As I’ll continue to explore in next week’s column, it’s when filmmakers mine the gap between what can and can’t be seen, between what can and can’t be understood, between the mechanical objectivity of the camera and the subjective gaze of the person managing it, that autobiographical cinema can accomplish and express what other genres can’t. From Ed Pincus’s landmark Diaries (1971-1976) (80) to Manoel de Oliveira’s posthumously released The Visit, or Memories and Confessions (82), the inward gaze can be both revealing and concealing, arrogant and generous, exhibitionist and voyeuristic.
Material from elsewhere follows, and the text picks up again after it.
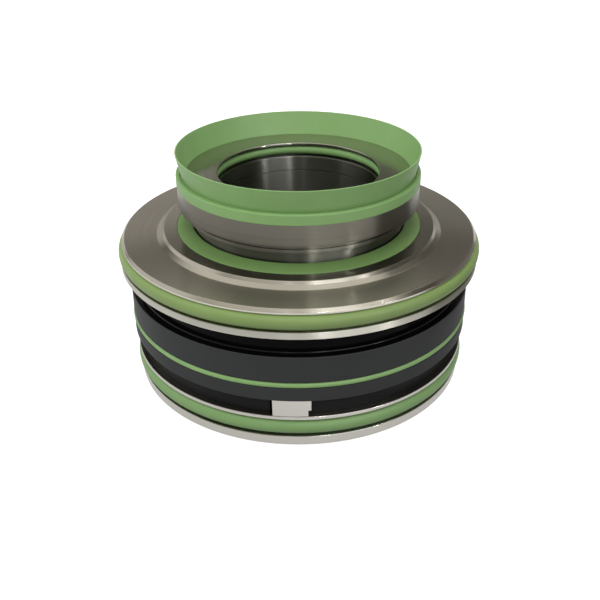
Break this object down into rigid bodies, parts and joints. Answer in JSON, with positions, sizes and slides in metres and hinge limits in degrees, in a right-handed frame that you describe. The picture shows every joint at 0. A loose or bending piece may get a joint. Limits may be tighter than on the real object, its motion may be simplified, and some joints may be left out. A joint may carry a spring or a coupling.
{
  "type": "cartridge mechanical seal",
  "caption": "Plug-in cartridge shaft seal: a flanged body with O-ringed lands, spring-loaded seal faces inside, and a turning collar with a flared lip ring on top.",
  "frame": {"origin": "the middle of the bottom face of the carrier ring, on the shaft axis", "axes": "+Z along the shaft axis, from the motor end to the impeller end; -Y is the side that the picture shows in front"},
  "size_m": [0.137, 0.137, 0.0873],
  "materials": {
    "flange_steel": "satin",
    "carrier_steel": "satin",
    "collar_steel": "satin",
    "sleeve_steel": "polished",
    "hard_ring": "polished",
    "black_housing": "satin",
    "green_rubber": "matte",
    "fastener_steel": "satin",
    "spring_steel": "satin"
  },
  "bodies": {
    "root": {"flange": "flange_steel", "flange_oring": "green_rubber", "wiper_ring": "green_rubber", "upper_housing": "black_housing", "flange_screws": "fastener_steel", "mid_oring": "green_rubber", "lower_housing": "black_housing", "housing_screws": "fastener_steel", "carrier_ring": "carrier_steel", "carrier_oring": "green_rubber", "upper_locating_pins": "fastener_steel", "lower_locating_pins": "fastener_steel", "upper_springs": "spring_steel", "lower_springs": "spring_steel"},
    "rotor": {"v_ring": "green_rubber", "drive_collar": "collar_steel", "collar_oring": "green_rubber", "upper_rotating_ring": "hard_ring", "upper_rotating_oring": "green_rubber", "upper_drive_pins": "fastener_steel", "shaft_sleeve": "sleeve_steel", "sleeve_oring": "green_rubber", "lower_rotating_ring": "hard_ring", "lower_rotating_oring": "green_rubber", "lower_drive_pins": "fastener_steel"},
    "upper_floater": {"upper_stationary_ring": "hard_ring", "upper_stationary_oring": "green_rubber", "upper_spring_plate": "fastener_steel"},
    "lower_floater": {"lower_stationary_ring": "hard_ring", "lower_stationary_oring": "green_rubber", "lower_spring_plate": "fastener_steel"}
  },
  "joints": [
    {"name": "rotor_spin", "type": "hinge", "parent": "root", "child": "rotor", "pos_m": [0, 0, 0], "axis": [0, 0, 1], "continuous": true},
    {"name": "upper_face_float", "type": "slide", "parent": "root", "child": "upper_floater", "axis": [0, 0, -1], "range_m": [0, 0.0015], "stiffness_N_per_m": 5000, "springref_m": -0.002, "deforming": ["upper_springs"]},
    {"name": "lower_face_float", "type": "slide", "parent": "root", "child": "lower_floater", "axis": [0, 0, 1], "range_m": [0, 0.0015], "stiffness_N_per_m": 5000, "springref_m": -0.002, "deforming": ["lower_springs"]}
  ]
}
“If you would take my 5,000 or so video hours and deduct from that what my life has been, it could be made in so many different ways and so many different takes could be offered,” Auder says at the outset of The Feature, which is indeed a version of that life as created not by Auder, but by the film’s editor (and Breaking a Monster director) Luke Meyer. “It seems to be real. And is real. And not real.” In a way it’s a game, and sometimes something of a self-serving and self-mythologizing one. But usually things don’t get really interesting until the self-portraitist relinquishes some degree of control—be it to the interventions of a collaborator, the imperfect tools of expression, or the mercilessness of time.